A acumulação de capital, em anteposição ao aumento da produtividade, foi historicamente o principal pilar dos modelos de desenvolvimento adotados pelo Brasil, tendência essa reforçada no último lustro. Não por outra razão, o país registrou suas maiores taxas de crescimento em 1950-1980, quando as taxas de poupança e investimento também foram mais altas, em especial no setor público. Desde a segunda metade dos anos 1980, porém, o investimento caiu para uma média de 17% do PIB, um patamar baixo para padrões internacionais e as nossas necessidades: grosso modo, para sustentar um crescimento não inflacionário de 5% ao ano precisamos de uma taxa de investimento cerca de 7% do PIB mais elevada.
Pode-se questionar se a razão do baixo investimento não é o adverso ambiente de negócios que existe no Brasil, envolvendo o tamanho, a ineficiência e a complexidade da carga tributária; a má qualidade e a instabilidade da regulação econômica, ambiental e administrativa; a elevada insegurança jurídica; e a carência de infraestrutura, entre outros. De fato, entre 2003 e 2007 o Brasil foi um exportador líquido de poupança e, desde então, mesmo depois do início da crise financeira internacional, é difícil argumentar que a indisponibilidade de financiamento (externo) seja um limitante importante ao investimento.
Independentemente desses gargalos, porém, o Brasil tem um problema de insuficiência de poupança, que nos últimos 20 anos oscilou em torno de uma média de apenas 16,4% do PIB. Para financiar um investimento de 24% do PIB será preciso um esforço significativo de contenção do consumo, público e privado, e/ou contar mais intensamente com o apoio da poupança externa.

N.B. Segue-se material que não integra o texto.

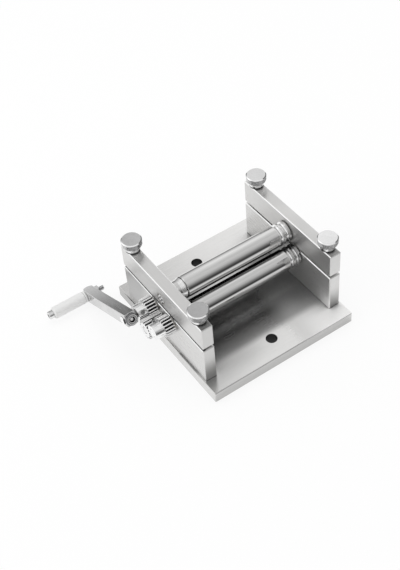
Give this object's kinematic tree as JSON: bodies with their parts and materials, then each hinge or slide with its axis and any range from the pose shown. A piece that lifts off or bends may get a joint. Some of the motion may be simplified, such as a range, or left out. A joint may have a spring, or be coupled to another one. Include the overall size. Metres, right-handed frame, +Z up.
{
  "type": "sheet bending machine",
  "caption": "Hand cranked bench roller bender: polished rollers between two stands on a base plate, geared at one end, with thumb screws that set the top roller.",
  "frame": {"origin": "centre of the base plate's underside", "axes": "+X along the rollers, away from the crank; +Y to the back; +Z up"},
  "size_m": [0.192, 0.1517, 0.0783],
  "materials": {
    "plate": "satin, finely ground",
    "roller": "ground and polished",
    "gear": "machined",
    "thumb": "bright, knurled rim",
    "arm": "satin",
    "grip": "satin",
    "bright_screw": "bright plated",
    "dark_screw": "dark steel",
    "bush": "bronze, machined",
    "spring": "spring wire"
  },
  "bodies": {
    "base": {"base_plate": "plate", "left_block": "plate", "right_block": "plate", "foot_screws": "dark_screw", "left_guide_pins": "bright_screw", "right_guide_pins": "bright_screw", "left_front_spring": "spring", "left_rear_spring": "spring", "right_front_spring": "spring", "right_rear_spring": "spring", "left_front_bush": "bush", "left_rear_bush": "bush", "right_front_bush": "bush", "right_rear_bush": "bush", "rear_washer": "bush", "front_washer": "bush", "idler_washer": "bush", "idler_bush": "bush"},
    "left_bar": {"left_bar": "plate", "left_top_bush": "bush"},
    "right_bar": {"right_bar": "plate", "right_top_bush": "bush"},
    "left_front_thumb": {"left_front_thumb": "thumb"},
    "left_rear_thumb": {"left_rear_thumb": "thumb"},
    "right_front_thumb": {"right_front_thumb": "thumb"},
    "right_rear_thumb": {"right_rear_thumb": "thumb"},
    "top_roller": {"top_roller": "roller"},
    "front_roller": {"front_roller": "roller", "front_gear": "gear", "front_set_screw": "dark_screw"},
    "crank": {"rear_roller": "roller", "rear_gear": "gear", "rear_set_screw": "dark_screw", "crank_arm": "arm", "clamp_screw": "dark_screw", "grip_screw": "bright_screw", "grip_collar": "dark_screw", "grip_nut": "bright_screw"},
    "idler": {"idler_gear": "gear", "idler_shaft": "bright_screw", "idler_clip": "spring", "idler_set_screw": "dark_screw"},
    "grip": {"grip": "grip"}
  },
  "joints": [
    {"name": "left_bar_slide", "type": "slide", "parent": "base", "child": "left_bar", "axis": [0, 0, 1], "range_m": [-0.002, 0.003], "deforming": ["left_front_spring", "left_rear_spring"]},
    {"name": "right_bar_slide", "type": "slide", "parent": "base", "child": "right_bar", "axis": [0, 0, 1], "range_m": [-0.002, 0.003], "deforming": ["right_front_spring", "right_rear_spring"]},
    {"name": "left_front_thumb_turn", "type": "hinge", "parent": "left_bar", "child": "left_front_thumb", "pos_m": [-0.0583, -0.0447, 0.06715], "axis": [0, 0, 1], "range_deg": [-905, 1355]},
    {"name": "left_rear_thumb_turn", "type": "hinge", "parent": "left_bar", "child": "left_rear_thumb", "pos_m": [-0.0583, 0.0447, 0.06715], "axis": [0, 0, 1], "range_deg": [-905, 1355]},
    {"name": "right_front_thumb_turn", "type": "hinge", "parent": "right_bar", "child": "right_front_thumb", "pos_m": [0.0583, -0.0447, 0.06715], "axis": [0, 0, 1], "range_deg": [-905, 1355]},
    {"name": "right_rear_thumb_turn", "type": "hinge", "parent": "right_bar", "child": "right_rear_thumb", "pos_m": [0.0583, 0.0447, 0.06715], "axis": [0, 0, 1], "range_deg": [-905, 1355]},
    {"name": "top_roller_spin", "type": "hinge", "parent": "left_bar", "child": "top_roller", "pos_m": [0, 0, 0.05375], "axis": [1, 0, 0], "continuous": true},
    {"name": "crank_spin", "type": "hinge", "parent": "base", "child": "crank", "pos_m": [0, 0.012, 0.038], "axis": [1, 0, 0], "continuous": true},
    {"name": "idler_spin", "type": "hinge", "parent": "base", "child": "idler", "pos_m": [0, 0, 0.03004], "axis": [1, 0, 0], "continuous": true},
    {"name": "front_roller_spin", "type": "hinge", "parent": "base", "child": "front_roller", "pos_m": [0, -0.012, 0.038], "axis": [1, 0, 0], "continuous": true},
    {"name": "grip_spin", "type": "hinge", "parent": "crank", "child": "grip", "pos_m": [-0.105, 0.07702, 0.00801], "axis": [1, 0, 0], "continuous": true}
  ],
  "couplings": [
    {"joint": "right_bar_slide", "follows": "left_bar_slide", "ratio": 1},
    {"joint": "left_front_thumb_turn", "follows": "left_bar_slide", "rad_per_m": 7854},
    {"joint": "left_rear_thumb_turn", "follows": "left_bar_slide", "rad_per_m": 7854},
    {"joint": "right_front_thumb_turn", "follows": "left_bar_slide", "rad_per_m": 7854},
    {"joint": "right_rear_thumb_turn", "follows": "left_bar_slide", "rad_per_m": 7854},
    {"joint": "idler_spin", "follows": "crank_spin", "ratio": -1},
    {"joint": "front_roller_spin", "follows": "crank_spin", "ratio": 1}
  ]
}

Há três formas principais como o mercado de capitais pode ajudar a lidar com esse desafio. Primeiro, ele pode facilitar a canalização da poupança para os setores em que o investimento é mais necessário. A dimensão mais importante, no caso, é a do alongamento do prazo de financiamento, com destaque para os setores de infraestrutura e construção residencial. Isso aumentará a produtividade do capital, reduzindo o incremento necessário da taxa de investimento.
Há estudos mostrando que a principal diferença entre o Brasil e países com taxas mais elevadas de investimento está na construção civil, menos do que nas inversões em máquinas e equipamentos, isto é, na infraestrutura e na construção residencial e comercial. Em relação à infraestrutura, sabe-se que desde a década de 1990 o Brasil investe pouco mais de 2% do PIB no setor, contra uma média de 5% do PIB nos anos 1970 e taxas próximas ou até superiores a essa em países como Chile, Colômbia, China e Índia.
Note-se, em particular, que os bancos comerciais não contam com formas de captação que lhes permitam financiar investimentos de prazos longos, nem parece adequado, por motivos fiscais e de transparência, que um salto do investimento como esse seja todo financiado pelo BNDES. A principal contribuição do mercado de capitais, nesse caso, será a de prover liquidez suficiente para que os poupadores se estimulem a alongar o prazo dos seus haveres financeiros.
Segundo, será quase impossível dar esse salto de investimento sem contar com a contribuição da poupança externa. Isso pode ser saudável se ocorrer sem um equivalente deslocamento da poupança doméstica, ou seja, se não vier associado à perda de disciplina fiscal nem a um boom de consumo. A Austrália, por exemplo, há anos registra elevado deficit em conta corrente — média de 4,3% do PIB em 1980-2009 —, sem que isso tenha gerado instabilidade macroeconômica.
Mesmo que a poupança externa seja canalizada para o setor privado, porém, há necessidade de alguns cuidados. Por exemplo, como mostra a crise na área do euro, não é ideal que ela seja intermediada pelos bancos, dada a elevada alavancagem dos seus balanços e o risco de que paradas súbitas no financiamento externo se transformem numa crise financeira grave. Nesse sentido, dar ao mercado de capitais doméstico o protagonismo dessa intermediação significa manter o risco cambial, de crédito e de liquidez com o investidor estrangeiro.
Terceiro, a maior profundidade e liquidez do mercado de capitais doméstico, inclusive com o aumento do número de investidores, vai torná-lo mais atraente para os poupadores nacionais, em especial as famílias, potencializando a atratividade de instrumentos como os fundos de pensão. Somada a reformas na área de previdência, isso pode ajudar a estimular uma alta na poupança privada nacional.